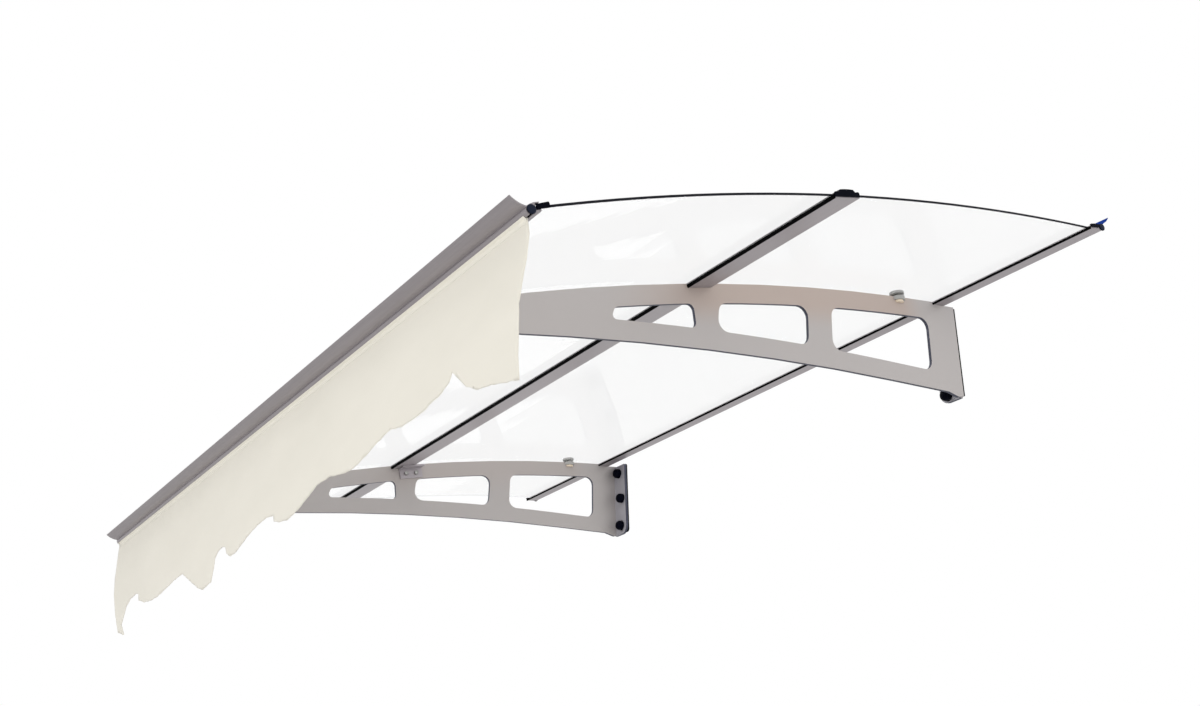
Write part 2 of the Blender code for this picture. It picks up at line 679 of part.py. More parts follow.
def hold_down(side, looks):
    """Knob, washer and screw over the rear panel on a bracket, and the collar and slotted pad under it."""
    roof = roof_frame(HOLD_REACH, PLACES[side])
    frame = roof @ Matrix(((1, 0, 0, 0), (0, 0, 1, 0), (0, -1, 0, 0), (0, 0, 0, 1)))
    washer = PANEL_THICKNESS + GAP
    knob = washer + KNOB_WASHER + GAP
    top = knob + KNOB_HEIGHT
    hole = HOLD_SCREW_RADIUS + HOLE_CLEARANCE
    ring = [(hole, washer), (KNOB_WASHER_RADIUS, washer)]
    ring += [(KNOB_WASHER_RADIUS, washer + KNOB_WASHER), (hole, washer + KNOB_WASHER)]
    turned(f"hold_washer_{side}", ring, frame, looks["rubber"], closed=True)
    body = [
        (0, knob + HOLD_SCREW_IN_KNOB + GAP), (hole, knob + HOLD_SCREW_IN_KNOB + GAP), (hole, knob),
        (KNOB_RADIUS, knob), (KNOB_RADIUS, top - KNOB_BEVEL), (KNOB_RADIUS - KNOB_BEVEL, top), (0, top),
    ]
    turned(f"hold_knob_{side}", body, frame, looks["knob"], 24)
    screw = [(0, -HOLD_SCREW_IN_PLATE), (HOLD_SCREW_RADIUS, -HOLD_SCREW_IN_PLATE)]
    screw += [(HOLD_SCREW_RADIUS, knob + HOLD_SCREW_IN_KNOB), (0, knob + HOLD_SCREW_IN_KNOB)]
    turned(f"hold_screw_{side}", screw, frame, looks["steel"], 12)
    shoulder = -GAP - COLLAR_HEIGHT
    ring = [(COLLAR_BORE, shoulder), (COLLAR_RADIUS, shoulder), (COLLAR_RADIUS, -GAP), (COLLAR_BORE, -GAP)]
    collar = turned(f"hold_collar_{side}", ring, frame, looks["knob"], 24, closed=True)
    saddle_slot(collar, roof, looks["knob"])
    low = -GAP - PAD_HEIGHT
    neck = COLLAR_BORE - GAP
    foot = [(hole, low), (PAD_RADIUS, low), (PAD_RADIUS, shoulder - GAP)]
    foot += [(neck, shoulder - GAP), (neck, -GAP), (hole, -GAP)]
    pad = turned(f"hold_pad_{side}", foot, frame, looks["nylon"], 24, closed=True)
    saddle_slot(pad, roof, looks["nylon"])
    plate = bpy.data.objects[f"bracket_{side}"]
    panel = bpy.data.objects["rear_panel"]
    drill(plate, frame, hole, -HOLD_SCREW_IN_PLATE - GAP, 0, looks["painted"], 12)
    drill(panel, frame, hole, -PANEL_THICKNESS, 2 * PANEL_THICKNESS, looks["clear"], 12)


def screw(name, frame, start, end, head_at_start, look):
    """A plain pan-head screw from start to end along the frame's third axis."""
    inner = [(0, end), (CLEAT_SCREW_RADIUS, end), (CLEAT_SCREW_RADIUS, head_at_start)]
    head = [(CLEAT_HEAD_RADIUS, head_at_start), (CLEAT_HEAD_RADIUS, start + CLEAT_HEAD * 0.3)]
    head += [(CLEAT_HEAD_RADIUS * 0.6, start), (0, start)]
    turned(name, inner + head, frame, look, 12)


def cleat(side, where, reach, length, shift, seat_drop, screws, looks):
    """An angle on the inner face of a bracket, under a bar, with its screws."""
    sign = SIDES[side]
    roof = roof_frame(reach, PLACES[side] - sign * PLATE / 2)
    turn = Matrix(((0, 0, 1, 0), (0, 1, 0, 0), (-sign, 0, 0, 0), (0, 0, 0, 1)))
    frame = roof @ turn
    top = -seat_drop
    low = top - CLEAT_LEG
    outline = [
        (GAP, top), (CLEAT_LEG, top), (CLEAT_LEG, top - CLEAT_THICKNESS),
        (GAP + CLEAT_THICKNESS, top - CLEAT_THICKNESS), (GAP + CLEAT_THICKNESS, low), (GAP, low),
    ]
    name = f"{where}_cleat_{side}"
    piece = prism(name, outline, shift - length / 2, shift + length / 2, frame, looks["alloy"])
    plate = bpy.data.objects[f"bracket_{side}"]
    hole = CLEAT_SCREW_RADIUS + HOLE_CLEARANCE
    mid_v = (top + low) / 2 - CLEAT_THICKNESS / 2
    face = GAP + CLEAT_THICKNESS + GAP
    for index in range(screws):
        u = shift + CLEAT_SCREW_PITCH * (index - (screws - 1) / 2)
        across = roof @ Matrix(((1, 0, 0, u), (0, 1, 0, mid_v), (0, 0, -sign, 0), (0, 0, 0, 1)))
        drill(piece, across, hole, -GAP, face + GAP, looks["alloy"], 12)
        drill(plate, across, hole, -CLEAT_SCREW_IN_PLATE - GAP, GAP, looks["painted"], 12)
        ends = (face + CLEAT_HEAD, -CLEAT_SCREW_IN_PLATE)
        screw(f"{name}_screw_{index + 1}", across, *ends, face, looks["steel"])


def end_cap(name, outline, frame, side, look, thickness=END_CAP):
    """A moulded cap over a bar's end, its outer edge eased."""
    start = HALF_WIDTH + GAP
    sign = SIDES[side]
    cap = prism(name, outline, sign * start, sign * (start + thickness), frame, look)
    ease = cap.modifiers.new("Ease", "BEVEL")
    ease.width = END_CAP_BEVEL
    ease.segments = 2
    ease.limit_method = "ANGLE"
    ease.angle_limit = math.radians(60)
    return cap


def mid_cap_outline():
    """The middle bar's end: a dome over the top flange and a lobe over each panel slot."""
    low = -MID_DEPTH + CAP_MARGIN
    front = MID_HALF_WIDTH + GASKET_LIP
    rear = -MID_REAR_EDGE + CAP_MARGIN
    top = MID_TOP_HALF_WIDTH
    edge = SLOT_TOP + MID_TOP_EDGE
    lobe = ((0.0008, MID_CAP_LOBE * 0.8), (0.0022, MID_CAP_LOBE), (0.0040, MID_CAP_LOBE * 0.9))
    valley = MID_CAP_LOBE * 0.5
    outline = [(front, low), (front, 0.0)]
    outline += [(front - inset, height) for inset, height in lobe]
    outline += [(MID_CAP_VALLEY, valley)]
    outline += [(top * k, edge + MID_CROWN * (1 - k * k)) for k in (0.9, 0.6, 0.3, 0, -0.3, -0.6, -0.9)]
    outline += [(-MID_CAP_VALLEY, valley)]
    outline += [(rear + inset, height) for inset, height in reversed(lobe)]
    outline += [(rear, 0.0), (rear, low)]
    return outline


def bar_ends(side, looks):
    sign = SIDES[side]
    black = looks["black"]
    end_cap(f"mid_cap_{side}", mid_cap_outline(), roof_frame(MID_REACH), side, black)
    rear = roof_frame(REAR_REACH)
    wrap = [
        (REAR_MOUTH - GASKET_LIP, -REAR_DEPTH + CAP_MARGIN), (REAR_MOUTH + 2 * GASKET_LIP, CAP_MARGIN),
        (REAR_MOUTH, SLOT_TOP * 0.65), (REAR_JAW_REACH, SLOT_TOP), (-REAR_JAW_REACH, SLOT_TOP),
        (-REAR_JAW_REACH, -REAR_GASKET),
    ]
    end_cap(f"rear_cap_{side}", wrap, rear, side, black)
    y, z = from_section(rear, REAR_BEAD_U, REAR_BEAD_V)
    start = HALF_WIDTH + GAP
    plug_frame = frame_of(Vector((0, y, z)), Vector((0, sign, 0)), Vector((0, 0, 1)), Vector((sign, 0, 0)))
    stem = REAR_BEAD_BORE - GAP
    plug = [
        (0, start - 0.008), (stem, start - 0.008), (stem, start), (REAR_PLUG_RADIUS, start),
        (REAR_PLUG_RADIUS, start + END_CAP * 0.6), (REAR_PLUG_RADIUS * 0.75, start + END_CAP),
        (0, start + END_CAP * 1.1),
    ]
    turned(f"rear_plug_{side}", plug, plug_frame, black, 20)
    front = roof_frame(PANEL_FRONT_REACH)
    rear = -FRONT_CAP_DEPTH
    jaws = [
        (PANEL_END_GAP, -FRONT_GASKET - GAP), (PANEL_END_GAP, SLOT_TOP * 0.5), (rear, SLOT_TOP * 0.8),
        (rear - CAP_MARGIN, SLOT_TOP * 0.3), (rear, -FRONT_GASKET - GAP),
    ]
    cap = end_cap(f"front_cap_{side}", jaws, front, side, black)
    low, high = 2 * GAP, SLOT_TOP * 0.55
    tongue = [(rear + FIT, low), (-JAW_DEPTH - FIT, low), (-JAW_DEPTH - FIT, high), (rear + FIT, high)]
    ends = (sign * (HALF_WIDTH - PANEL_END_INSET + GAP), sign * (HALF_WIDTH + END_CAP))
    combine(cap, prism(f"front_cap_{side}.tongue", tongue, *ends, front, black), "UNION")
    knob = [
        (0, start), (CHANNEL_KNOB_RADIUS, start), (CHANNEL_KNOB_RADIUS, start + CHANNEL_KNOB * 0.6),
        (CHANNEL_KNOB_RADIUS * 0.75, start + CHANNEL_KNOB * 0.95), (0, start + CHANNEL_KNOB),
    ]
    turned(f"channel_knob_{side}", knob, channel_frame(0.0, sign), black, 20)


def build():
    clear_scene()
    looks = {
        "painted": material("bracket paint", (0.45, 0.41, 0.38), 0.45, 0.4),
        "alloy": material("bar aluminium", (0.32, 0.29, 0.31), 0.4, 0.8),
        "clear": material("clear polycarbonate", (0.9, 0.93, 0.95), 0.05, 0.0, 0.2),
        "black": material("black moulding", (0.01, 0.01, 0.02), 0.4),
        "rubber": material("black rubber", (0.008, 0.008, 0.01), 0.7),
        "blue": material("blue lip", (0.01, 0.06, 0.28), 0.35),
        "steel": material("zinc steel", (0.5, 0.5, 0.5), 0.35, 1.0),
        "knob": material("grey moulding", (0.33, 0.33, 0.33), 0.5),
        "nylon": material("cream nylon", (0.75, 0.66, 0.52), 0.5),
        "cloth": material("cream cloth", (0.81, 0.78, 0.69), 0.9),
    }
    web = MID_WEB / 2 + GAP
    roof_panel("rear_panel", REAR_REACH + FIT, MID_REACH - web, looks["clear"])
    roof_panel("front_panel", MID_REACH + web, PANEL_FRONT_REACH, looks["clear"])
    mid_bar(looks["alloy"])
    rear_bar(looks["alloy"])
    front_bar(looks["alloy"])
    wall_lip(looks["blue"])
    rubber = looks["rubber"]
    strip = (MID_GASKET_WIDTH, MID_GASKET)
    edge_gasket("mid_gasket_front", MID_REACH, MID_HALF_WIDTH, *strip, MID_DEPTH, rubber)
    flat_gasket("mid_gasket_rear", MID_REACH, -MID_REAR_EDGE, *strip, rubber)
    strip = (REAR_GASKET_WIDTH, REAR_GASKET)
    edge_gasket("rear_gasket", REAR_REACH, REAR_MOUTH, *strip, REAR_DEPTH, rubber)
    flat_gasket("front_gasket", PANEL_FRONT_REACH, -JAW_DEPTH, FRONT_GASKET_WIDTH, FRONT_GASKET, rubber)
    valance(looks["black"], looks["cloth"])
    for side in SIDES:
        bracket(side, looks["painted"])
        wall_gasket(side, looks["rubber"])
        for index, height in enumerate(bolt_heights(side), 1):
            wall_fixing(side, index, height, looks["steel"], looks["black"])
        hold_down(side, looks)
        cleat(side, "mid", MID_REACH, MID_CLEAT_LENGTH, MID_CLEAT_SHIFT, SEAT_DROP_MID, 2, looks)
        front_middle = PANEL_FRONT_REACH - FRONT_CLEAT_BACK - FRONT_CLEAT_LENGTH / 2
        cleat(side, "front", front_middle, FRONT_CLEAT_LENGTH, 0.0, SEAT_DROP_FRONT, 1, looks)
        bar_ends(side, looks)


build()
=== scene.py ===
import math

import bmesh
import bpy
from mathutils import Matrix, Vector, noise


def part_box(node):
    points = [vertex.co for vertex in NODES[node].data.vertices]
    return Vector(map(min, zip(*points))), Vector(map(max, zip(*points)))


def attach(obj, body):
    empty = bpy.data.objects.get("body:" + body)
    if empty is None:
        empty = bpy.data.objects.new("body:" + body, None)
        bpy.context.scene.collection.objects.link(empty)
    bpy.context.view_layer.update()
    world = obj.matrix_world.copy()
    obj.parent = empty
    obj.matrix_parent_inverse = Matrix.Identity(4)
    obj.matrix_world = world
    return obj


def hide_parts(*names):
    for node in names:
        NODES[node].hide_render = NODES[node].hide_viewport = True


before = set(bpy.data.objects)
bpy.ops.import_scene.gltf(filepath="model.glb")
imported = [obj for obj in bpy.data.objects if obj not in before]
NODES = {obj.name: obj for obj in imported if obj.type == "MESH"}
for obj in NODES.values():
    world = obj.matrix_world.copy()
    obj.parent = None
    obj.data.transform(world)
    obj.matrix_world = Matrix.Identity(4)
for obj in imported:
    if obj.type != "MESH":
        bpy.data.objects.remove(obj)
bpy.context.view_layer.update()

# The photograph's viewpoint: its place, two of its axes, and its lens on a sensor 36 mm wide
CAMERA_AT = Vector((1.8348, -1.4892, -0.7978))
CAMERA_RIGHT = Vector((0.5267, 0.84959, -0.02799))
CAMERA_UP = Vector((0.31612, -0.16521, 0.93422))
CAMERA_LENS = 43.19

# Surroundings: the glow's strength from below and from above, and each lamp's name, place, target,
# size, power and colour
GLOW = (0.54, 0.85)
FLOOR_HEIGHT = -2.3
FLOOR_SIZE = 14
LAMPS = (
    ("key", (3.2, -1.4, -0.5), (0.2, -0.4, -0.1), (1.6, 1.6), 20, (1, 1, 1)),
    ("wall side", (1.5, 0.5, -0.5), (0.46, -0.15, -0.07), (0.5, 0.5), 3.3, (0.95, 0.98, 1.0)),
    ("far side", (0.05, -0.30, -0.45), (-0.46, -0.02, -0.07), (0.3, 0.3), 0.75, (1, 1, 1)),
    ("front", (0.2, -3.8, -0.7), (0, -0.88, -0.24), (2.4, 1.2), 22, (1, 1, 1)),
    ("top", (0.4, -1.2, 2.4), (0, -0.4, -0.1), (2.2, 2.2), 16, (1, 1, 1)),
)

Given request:
Up to and including the line with "drill(panel, frame, hole, -PANEL_THICKNESS, 2", repeat the data exactly, starting from its first line; nothing else belongs in the response.

Finished answer:
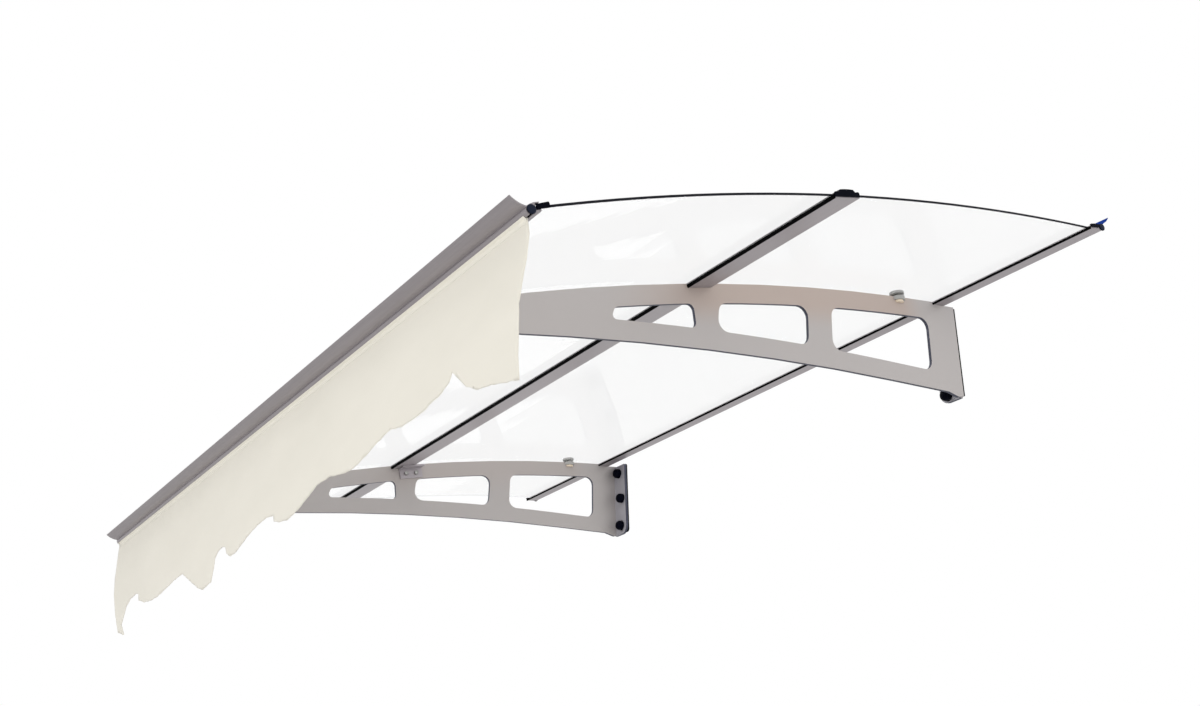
Write part 2 of the Blender code for this picture. It picks up at line 679 of part.py. More parts follow.
def hold_down(side, looks):
    """Knob, washer and screw over the rear panel on a bracket, and the collar and slotted pad under it."""
    roof = roof_frame(HOLD_REACH, PLACES[side])
    frame = roof @ Matrix(((1, 0, 0, 0), (0, 0, 1, 0), (0, -1, 0, 0), (0, 0, 0, 1)))
    washer = PANEL_THICKNESS + GAP
    knob = washer + KNOB_WASHER + GAP
    top = knob + KNOB_HEIGHT
    hole = HOLD_SCREW_RADIUS + HOLE_CLEARANCE
    ring = [(hole, washer), (KNOB_WASHER_RADIUS, washer)]
    ring += [(KNOB_WASHER_RADIUS, washer + KNOB_WASHER), (hole, washer + KNOB_WASHER)]
    turned(f"hold_washer_{side}", ring, frame, looks["rubber"], closed=True)
    body = [
        (0, knob + HOLD_SCREW_IN_KNOB + GAP), (hole, knob + HOLD_SCREW_IN_KNOB + GAP), (hole, knob),
        (KNOB_RADIUS, knob), (KNOB_RADIUS, top - KNOB_BEVEL), (KNOB_RADIUS - KNOB_BEVEL, top), (0, top),
    ]
    turned(f"hold_knob_{side}", body, frame, looks["knob"], 24)
    screw = [(0, -HOLD_SCREW_IN_PLATE), (HOLD_SCREW_RADIUS, -HOLD_SCREW_IN_PLATE)]
    screw += [(HOLD_SCREW_RADIUS, knob + HOLD_SCREW_IN_KNOB), (0, knob + HOLD_SCREW_IN_KNOB)]
    turned(f"hold_screw_{side}", screw, frame, looks["steel"], 12)
    shoulder = -GAP - COLLAR_HEIGHT
    ring = [(COLLAR_BORE, shoulder), (COLLAR_RADIUS, shoulder), (COLLAR_RADIUS, -GAP), (COLLAR_BORE, -GAP)]
    collar = turned(f"hold_collar_{side}", ring, frame, looks["knob"], 24, closed=True)
    saddle_slot(collar, roof, looks["knob"])
    low = -GAP - PAD_HEIGHT
    neck = COLLAR_BORE - GAP
    foot = [(hole, low), (PAD_RADIUS, low), (PAD_RADIUS, shoulder - GAP)]
    foot += [(neck, shoulder - GAP), (neck, -GAP), (hole, -GAP)]
    pad = turned(f"hold_pad_{side}", foot, frame, looks["nylon"], 24, closed=True)
    saddle_slot(pad, roof, looks["nylon"])
    plate = bpy.data.objects[f"bracket_{side}"]
    panel = bpy.data.objects["rear_panel"]
    drill(plate, frame, hole, -HOLD_SCREW_IN_PLATE - GAP, 0, looks["painted"], 12)
    drill(panel, frame, hole, -PANEL_THICKNESS, 2 * PANEL_THICKNESS, looks["clear"], 12)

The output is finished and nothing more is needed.